* Start *

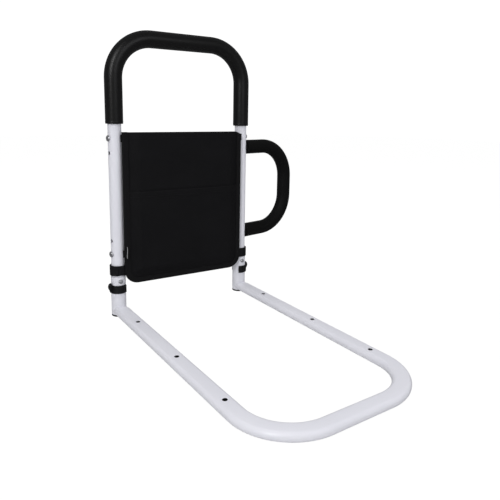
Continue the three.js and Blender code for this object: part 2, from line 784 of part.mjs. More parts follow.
const tabs = [
  ["left_upper", "left", TAB_BOLT_TOP],
  ["left_lower", "left", TAB_BOLT_BOTTOM],
  ["right_upper", "right", TAB_BOLT_TOP],
];
for (const [name, sideName, height] of tabs) {
  const side = SIDES[sideName];
  const bolt = new THREE.Group();
  bolt.position.z = height;
  bolt.rotation.z = degrees(CROSS_TURN) + (side > 0 ? Math.PI : 0);
  postAxes[sideName].add(bolt);
  bolt.add(piece(name + "_tab_bolt", panBolt(), zincSteel));
  bolt.add(piece(name + "_tab_washer", pouchWasher(), zincSteel));
  bolt.add(piece(name + "_tab_nut", pouchNut(), zincSteel));
  postAxes[sideName].add(piece(name + "_pouch_tab", pouchTab(side, height), blackWebbing));
}

const pouch = new THREE.Group();
pouch.position.x = POUCH_SHIFT;
posts.add(pouch);
pouch.add(piece("pouch_back_panel", pouchBackPanel(), blackFabric));
pouch.add(piece("pouch_front_panel", pouchFrontPanel(), blackFabric));
pouch.add(piece("pouch_pocket_panel", pouchPocketPanel(), blackFabric));
pouch.add(piece("pouch_binding", pouchBinding(), blackWebbing));
pouch.add(piece("pouch_tag", pouchTag(), tagFabric));

export default rail;
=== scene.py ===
# Bed assist rail: a white steel base and grab handle with foam grips, a side handle
# and a black storage pouch. Metres. +X to the side handle, +Y from the front bar to the posts.
import math

import bmesh
import bpy
import numpy as np
from mathutils import Matrix, Vector


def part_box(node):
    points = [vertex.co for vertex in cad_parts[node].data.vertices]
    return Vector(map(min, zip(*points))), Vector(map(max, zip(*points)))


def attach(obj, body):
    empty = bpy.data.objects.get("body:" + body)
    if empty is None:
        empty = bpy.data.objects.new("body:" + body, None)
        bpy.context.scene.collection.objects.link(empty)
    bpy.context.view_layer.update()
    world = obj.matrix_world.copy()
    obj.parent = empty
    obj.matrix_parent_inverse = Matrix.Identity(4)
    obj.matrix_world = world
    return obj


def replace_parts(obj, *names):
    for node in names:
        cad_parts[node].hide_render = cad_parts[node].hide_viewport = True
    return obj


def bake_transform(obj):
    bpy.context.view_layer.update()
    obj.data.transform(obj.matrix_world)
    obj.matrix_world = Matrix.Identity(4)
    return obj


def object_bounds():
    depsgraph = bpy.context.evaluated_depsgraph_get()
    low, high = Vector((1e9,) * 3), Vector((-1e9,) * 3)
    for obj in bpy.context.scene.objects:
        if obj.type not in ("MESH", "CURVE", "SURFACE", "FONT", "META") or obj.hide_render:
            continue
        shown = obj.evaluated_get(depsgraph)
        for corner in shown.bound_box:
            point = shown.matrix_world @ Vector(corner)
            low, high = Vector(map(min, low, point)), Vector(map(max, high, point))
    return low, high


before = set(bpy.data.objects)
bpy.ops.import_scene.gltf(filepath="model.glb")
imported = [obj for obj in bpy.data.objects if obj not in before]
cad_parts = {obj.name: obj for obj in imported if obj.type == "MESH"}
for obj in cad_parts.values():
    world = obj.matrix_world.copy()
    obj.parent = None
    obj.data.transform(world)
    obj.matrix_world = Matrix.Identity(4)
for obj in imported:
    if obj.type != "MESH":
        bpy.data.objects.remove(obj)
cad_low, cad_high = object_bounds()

# ---- camera ----
# It stands to the left of the rail, a little above the handle's middle, and looks back at the posts.
CAMERA_PLACE = (-0.4836, -0.4559, 0.4099)
CAMERA_TURN = math.radians(35.33)  # from +Y towards +X
CAMERA_DROP = math.radians(9.63)
CAMERA_ROLL = math.radians(1.25)

forward = Vector((
    math.sin(CAMERA_TURN) * math.cos(CAMERA_DROP),
    math.cos(CAMERA_TURN) * math.cos(CAMERA_DROP),
    -math.sin(CAMERA_DROP),
))
lens = bpy.data.cameras.new("camera")
lens.lens = 37.78
lens.sensor_width = 36
lens.shift_x = -0.0330
lens.shift_y = -0.1047
lens.clip_start = 0.02
camera = bpy.data.objects.new("camera", lens)
camera.matrix_world = (
    Matrix.Translation(CAMERA_PLACE)
    @ forward.to_track_quat("-Z", "Y").to_matrix().to_4x4()
    @ Matrix.Rotation(CAMERA_ROLL, 4, "Z")
)
bpy.context.scene.collection.objects.link(camera)
bpy.context.scene.camera = camera
bpy.context.scene.view_settings.view_transform = "Standard"


# ---- floor, backdrop and lights ----
# A plain pale floor and a white backdrop, with soft lights left, right and above. Every finish
# here and below is a tree of nodes, and sums on its values are written as Python sums.
FLOOR_DROP = 0.0006 - cad_low[2]  # the floor is just below the socket plugs
FLOOR_SIZE = 14.0
VEIL_HEIGHT = 0.0003  # over the floor
VEIL_SHARE = 0.93
WHITE_GLOW = 1.06


class Value:
    """A node's output. + - * / and the methods below add the Math node that works them out."""

    def __init__(self, finish, socket):
        self.finish = finish
        self.socket = socket

    def maths(self, operation, *values):
        return self.finish.node("ShaderNodeMath", {"operation": operation}, dict(enumerate(values)))

    def __add__(self, other):
        return self.maths("ADD", self, other)

    def __sub__(self, other):
        return self.maths("SUBTRACT", self, other)

    def __rsub__(self, other):
        return self.maths("SUBTRACT", other, self)

    def __mul__(self, other):
        return self.maths("MULTIPLY", self, other)

    def __truediv__(self, other):
        return self.maths("DIVIDE", self, other)

    __radd__ = __add__
    __rmul__ = __mul__

    def sine(self):
        return self.maths("SINE", self)

    def size(self):
        return self.maths("ABSOLUTE", self)

    def rise(self, low, high):
        """0 below low, 1 above high, and a smooth rise in between."""
        return self.finish.node(
            "ShaderNodeMapRange",
            {"interpolation_type": "SMOOTHSTEP"},
            {"Value": self, "From Min": low, "From Max": high},
        )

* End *

The lines to be given again exactly are those from the one containing "const pouch = new THREE.Group();" up to and including the one containing "return low, high".

const pouch = new THREE.Group();
pouch.position.x = POUCH_SHIFT;
posts.add(pouch);
pouch.add(piece("pouch_back_panel", pouchBackPanel(), blackFabric));
pouch.add(piece("pouch_front_panel", pouchFrontPanel(), blackFabric));
pouch.add(piece("pouch_pocket_panel", pouchPocketPanel(), blackFabric));
pouch.add(piece("pouch_binding", pouchBinding(), blackWebbing));
pouch.add(piece("pouch_tag", pouchTag(), tagFabric));

export default rail;
=== scene.py ===
# Bed assist rail: a white steel base and grab handle with foam grips, a side handle
# and a black storage pouch. Metres. +X to the side handle, +Y from the front bar to the posts.
import math

import bmesh
import bpy
import numpy as np
from mathutils import Matrix, Vector


def part_box(node):
    points = [vertex.co for vertex in cad_parts[node].data.vertices]
    return Vector(map(min, zip(*points))), Vector(map(max, zip(*points)))


def attach(obj, body):
    empty = bpy.data.objects.get("body:" + body)
    if empty is None:
        empty = bpy.data.objects.new("body:" + body, None)
        bpy.context.scene.collection.objects.link(empty)
    bpy.context.view_layer.update()
    world = obj.matrix_world.copy()
    obj.parent = empty
    obj.matrix_parent_inverse = Matrix.Identity(4)
    obj.matrix_world = world
    return obj


def replace_parts(obj, *names):
    for node in names:
        cad_parts[node].hide_render = cad_parts[node].hide_viewport = True
    return obj


def bake_transform(obj):
    bpy.context.view_layer.update()
    obj.data.transform(obj.matrix_world)
    obj.matrix_world = Matrix.Identity(4)
    return obj


def object_bounds():
    depsgraph = bpy.context.evaluated_depsgraph_get()
    low, high = Vector((1e9,) * 3), Vector((-1e9,) * 3)
    for obj in bpy.context.scene.objects:
        if obj.type not in ("MESH", "CURVE", "SURFACE", "FONT", "META") or obj.hide_render:
            continue
        shown = obj.evaluated_get(depsgraph)
        for corner in shown.bound_box:
            point = shown.matrix_world @ Vector(corner)
            low, high = Vector(map(min, low, point)), Vector(map(max, high, point))
    return low, high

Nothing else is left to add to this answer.